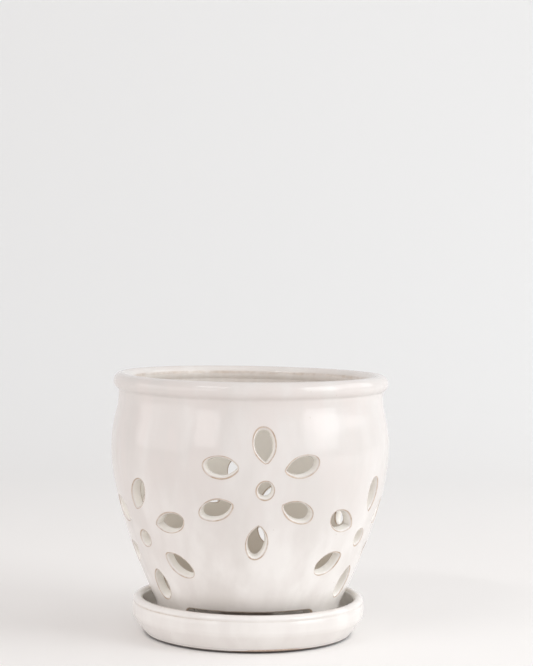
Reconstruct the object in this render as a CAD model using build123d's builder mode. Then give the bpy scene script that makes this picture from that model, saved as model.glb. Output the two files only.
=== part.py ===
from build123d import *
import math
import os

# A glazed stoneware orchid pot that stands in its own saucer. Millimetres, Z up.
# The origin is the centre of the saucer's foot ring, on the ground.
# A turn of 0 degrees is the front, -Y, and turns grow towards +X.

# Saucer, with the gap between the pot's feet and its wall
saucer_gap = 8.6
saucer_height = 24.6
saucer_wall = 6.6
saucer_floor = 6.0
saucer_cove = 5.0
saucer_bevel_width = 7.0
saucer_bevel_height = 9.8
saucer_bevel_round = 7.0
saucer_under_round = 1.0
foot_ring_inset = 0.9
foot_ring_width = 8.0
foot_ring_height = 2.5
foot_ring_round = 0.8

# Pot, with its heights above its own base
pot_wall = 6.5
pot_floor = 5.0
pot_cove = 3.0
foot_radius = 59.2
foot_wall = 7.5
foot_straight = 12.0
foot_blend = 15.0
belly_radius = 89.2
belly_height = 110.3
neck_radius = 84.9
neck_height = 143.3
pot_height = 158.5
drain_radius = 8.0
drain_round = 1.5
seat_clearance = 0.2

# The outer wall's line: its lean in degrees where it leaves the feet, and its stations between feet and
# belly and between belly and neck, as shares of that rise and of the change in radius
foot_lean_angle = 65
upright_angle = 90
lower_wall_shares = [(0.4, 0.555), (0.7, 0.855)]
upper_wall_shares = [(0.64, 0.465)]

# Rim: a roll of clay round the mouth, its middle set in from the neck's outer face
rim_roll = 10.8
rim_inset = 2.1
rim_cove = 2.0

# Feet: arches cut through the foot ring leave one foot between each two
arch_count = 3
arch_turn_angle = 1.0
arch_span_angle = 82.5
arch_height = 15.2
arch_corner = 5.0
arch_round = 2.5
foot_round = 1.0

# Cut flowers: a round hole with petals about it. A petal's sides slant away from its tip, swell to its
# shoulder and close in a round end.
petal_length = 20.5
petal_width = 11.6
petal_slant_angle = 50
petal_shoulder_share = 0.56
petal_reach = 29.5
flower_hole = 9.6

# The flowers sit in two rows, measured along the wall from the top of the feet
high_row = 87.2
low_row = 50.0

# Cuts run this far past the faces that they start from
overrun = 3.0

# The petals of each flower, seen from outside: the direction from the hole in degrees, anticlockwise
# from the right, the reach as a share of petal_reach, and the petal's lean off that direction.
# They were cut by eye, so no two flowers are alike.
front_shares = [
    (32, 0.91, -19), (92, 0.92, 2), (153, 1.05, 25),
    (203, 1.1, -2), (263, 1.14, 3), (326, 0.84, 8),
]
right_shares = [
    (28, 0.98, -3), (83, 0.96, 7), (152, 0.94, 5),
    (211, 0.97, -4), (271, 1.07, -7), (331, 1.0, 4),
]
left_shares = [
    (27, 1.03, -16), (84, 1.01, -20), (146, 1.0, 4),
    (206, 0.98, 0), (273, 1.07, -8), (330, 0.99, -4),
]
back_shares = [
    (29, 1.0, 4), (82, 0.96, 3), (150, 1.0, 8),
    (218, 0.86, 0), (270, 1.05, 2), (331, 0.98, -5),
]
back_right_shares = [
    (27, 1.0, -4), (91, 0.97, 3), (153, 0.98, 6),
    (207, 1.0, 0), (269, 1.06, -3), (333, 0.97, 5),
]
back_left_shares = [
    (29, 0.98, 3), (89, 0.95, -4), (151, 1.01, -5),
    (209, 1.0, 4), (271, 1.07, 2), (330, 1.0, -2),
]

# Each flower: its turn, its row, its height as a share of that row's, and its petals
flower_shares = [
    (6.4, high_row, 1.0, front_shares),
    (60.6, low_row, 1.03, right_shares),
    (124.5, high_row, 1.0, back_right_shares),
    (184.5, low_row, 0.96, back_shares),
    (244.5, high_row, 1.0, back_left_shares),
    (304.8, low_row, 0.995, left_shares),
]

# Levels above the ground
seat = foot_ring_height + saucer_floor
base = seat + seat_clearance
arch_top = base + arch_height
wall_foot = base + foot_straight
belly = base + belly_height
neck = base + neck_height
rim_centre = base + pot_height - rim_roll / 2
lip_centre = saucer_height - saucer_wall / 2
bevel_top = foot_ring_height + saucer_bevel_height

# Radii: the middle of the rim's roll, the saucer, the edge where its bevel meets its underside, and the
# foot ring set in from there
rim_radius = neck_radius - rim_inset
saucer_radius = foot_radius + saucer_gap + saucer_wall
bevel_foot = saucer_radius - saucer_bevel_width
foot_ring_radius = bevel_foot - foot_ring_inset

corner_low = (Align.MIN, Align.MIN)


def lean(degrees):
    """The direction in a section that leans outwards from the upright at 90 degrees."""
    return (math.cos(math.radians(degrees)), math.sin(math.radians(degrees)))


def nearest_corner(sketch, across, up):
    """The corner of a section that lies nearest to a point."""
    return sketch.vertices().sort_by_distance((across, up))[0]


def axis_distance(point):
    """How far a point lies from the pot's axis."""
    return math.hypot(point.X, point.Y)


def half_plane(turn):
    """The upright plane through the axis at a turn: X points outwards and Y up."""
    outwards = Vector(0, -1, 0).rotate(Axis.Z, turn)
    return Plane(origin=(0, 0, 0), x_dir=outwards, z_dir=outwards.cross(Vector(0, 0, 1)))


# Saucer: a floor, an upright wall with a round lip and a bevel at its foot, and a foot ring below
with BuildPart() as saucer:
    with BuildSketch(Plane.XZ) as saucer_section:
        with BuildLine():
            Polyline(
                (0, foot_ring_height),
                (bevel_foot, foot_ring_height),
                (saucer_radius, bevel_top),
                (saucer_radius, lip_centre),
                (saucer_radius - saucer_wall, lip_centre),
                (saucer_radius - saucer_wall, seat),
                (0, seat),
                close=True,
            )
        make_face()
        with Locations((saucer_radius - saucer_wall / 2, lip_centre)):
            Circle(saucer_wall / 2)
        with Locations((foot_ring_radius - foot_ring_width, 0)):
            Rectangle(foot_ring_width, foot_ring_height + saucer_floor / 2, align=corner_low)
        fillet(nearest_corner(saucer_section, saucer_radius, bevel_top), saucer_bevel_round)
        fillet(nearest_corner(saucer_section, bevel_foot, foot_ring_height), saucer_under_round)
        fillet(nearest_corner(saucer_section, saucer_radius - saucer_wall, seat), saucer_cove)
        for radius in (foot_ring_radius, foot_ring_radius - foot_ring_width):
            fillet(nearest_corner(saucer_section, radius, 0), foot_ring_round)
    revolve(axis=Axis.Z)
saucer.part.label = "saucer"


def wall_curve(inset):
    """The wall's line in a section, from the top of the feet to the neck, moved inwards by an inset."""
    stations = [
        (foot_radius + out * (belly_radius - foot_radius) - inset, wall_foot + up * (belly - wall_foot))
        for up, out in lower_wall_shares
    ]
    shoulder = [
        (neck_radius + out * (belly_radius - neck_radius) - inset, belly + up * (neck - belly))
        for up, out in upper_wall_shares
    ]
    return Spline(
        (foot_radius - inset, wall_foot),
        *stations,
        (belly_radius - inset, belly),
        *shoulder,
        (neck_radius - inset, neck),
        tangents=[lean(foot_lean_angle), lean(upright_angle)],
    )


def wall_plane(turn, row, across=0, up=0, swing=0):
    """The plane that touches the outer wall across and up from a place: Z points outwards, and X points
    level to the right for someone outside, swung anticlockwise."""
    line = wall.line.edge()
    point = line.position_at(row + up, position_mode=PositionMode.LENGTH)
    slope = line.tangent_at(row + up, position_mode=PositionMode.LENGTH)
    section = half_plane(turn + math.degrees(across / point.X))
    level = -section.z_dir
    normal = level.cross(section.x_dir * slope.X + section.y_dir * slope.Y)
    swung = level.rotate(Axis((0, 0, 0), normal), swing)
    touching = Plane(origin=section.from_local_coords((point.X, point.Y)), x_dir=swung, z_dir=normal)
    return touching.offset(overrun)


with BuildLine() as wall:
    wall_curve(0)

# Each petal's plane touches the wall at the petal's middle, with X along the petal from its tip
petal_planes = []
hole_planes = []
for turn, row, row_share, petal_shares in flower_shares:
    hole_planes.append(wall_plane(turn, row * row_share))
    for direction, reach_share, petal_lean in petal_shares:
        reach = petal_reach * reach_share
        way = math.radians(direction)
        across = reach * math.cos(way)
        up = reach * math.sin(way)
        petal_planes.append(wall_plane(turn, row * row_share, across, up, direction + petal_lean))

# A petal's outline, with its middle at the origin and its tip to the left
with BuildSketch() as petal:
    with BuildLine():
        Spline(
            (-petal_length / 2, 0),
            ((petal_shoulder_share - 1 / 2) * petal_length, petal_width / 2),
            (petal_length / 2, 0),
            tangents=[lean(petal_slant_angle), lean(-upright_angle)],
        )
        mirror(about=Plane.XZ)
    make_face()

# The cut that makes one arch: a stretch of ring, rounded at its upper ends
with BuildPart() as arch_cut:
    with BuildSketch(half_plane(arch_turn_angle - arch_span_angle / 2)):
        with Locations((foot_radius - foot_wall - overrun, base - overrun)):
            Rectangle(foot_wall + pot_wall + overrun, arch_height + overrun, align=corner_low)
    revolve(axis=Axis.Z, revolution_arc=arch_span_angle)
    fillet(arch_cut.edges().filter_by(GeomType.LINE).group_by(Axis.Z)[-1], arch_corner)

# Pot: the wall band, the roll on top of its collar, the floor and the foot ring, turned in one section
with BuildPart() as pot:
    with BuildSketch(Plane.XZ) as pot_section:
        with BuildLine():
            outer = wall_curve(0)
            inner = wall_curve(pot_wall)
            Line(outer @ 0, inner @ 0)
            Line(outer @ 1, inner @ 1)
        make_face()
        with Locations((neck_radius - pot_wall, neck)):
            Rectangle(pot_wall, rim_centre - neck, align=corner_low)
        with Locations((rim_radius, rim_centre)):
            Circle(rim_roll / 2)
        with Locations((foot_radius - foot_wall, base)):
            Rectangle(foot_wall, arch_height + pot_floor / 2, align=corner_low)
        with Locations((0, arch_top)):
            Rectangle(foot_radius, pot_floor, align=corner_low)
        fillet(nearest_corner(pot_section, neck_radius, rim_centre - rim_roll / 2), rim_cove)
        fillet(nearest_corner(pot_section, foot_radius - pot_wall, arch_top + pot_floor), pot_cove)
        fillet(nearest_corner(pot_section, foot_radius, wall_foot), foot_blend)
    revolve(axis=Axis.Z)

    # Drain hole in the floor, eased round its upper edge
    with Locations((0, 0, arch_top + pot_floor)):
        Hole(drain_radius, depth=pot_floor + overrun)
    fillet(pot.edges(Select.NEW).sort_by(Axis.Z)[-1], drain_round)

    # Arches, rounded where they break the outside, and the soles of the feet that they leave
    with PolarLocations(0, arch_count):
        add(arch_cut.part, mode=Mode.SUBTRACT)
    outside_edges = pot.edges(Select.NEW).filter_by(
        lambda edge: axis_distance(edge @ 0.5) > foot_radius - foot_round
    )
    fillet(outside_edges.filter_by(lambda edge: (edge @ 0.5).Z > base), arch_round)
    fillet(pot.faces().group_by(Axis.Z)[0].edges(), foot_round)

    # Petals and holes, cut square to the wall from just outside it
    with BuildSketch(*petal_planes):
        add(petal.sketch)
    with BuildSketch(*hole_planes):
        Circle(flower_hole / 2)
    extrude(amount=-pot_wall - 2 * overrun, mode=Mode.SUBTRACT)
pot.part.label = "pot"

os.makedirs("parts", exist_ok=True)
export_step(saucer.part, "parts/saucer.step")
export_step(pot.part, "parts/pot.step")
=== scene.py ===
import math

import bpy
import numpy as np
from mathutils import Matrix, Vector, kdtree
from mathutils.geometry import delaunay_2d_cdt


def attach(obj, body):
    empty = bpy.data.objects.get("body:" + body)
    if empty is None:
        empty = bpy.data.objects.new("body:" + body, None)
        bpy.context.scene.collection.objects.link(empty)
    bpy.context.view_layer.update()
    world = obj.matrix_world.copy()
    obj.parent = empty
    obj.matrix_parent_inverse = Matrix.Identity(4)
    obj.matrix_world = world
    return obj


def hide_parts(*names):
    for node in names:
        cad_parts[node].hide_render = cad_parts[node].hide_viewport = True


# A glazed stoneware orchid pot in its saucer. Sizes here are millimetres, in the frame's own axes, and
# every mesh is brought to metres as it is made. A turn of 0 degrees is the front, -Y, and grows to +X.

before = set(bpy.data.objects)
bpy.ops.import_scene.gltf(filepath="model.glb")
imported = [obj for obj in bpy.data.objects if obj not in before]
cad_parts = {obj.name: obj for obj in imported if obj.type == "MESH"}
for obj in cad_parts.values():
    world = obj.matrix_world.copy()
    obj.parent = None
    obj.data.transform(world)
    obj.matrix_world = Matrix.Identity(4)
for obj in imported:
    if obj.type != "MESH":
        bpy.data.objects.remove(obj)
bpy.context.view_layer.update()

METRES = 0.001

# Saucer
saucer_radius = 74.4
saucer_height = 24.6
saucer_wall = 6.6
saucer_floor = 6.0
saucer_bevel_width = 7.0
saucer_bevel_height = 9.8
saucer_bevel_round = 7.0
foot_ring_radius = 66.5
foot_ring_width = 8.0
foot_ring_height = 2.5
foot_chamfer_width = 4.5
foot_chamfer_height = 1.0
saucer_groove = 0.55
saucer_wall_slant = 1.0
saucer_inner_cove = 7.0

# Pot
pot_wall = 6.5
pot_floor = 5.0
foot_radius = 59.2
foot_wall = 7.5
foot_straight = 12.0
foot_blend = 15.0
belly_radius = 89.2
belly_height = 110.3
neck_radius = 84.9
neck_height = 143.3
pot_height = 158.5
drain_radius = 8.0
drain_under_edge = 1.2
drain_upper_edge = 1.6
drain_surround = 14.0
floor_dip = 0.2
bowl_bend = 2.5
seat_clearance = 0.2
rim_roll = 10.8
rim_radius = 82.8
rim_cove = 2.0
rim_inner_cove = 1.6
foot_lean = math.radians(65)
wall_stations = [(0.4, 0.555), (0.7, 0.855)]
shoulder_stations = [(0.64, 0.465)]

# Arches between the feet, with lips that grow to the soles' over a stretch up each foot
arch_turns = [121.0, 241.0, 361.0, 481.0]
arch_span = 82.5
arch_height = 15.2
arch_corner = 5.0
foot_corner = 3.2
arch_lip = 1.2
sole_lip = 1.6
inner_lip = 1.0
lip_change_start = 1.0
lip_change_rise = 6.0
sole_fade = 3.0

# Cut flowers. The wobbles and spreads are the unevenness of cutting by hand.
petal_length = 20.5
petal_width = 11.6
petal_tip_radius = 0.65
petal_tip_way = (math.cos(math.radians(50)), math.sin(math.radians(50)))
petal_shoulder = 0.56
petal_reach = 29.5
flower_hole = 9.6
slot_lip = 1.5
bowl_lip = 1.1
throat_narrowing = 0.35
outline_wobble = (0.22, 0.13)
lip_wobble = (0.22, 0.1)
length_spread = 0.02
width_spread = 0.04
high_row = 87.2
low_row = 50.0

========

**Exercise directions**
Extract the lines from the line with "# Petals and" to the line with "imported = [obj", inclusive, reproducing them exactly and leaving out every other line.

**Output below**
    # Petals and holes, cut square to the wall from just outside it
    with BuildSketch(*petal_planes):
        add(petal.sketch)
    with BuildSketch(*hole_planes):
        Circle(flower_hole / 2)
    extrude(amount=-pot_wall - 2 * overrun, mode=Mode.SUBTRACT)
pot.part.label = "pot"

os.makedirs("parts", exist_ok=True)
export_step(saucer.part, "parts/saucer.step")
export_step(pot.part, "parts/pot.step")
=== scene.py ===
import math

import bpy
import numpy as np
from mathutils import Matrix, Vector, kdtree
from mathutils.geometry import delaunay_2d_cdt


def attach(obj, body):
    empty = bpy.data.objects.get("body:" + body)
    if empty is None:
        empty = bpy.data.objects.new("body:" + body, None)
        bpy.context.scene.collection.objects.link(empty)
    bpy.context.view_layer.update()
    world = obj.matrix_world.copy()
    obj.parent = empty
    obj.matrix_parent_inverse = Matrix.Identity(4)
    obj.matrix_world = world
    return obj


def hide_parts(*names):
    for node in names:
        cad_parts[node].hide_render = cad_parts[node].hide_viewport = True


# A glazed stoneware orchid pot in its saucer. Sizes here are millimetres, in the frame's own axes, and
# every mesh is brought to metres as it is made. A turn of 0 degrees is the front, -Y, and grows to +X.

before = set(bpy.data.objects)
bpy.ops.import_scene.gltf(filepath="model.glb")
imported = [obj for obj in bpy.data.objects if obj not in before]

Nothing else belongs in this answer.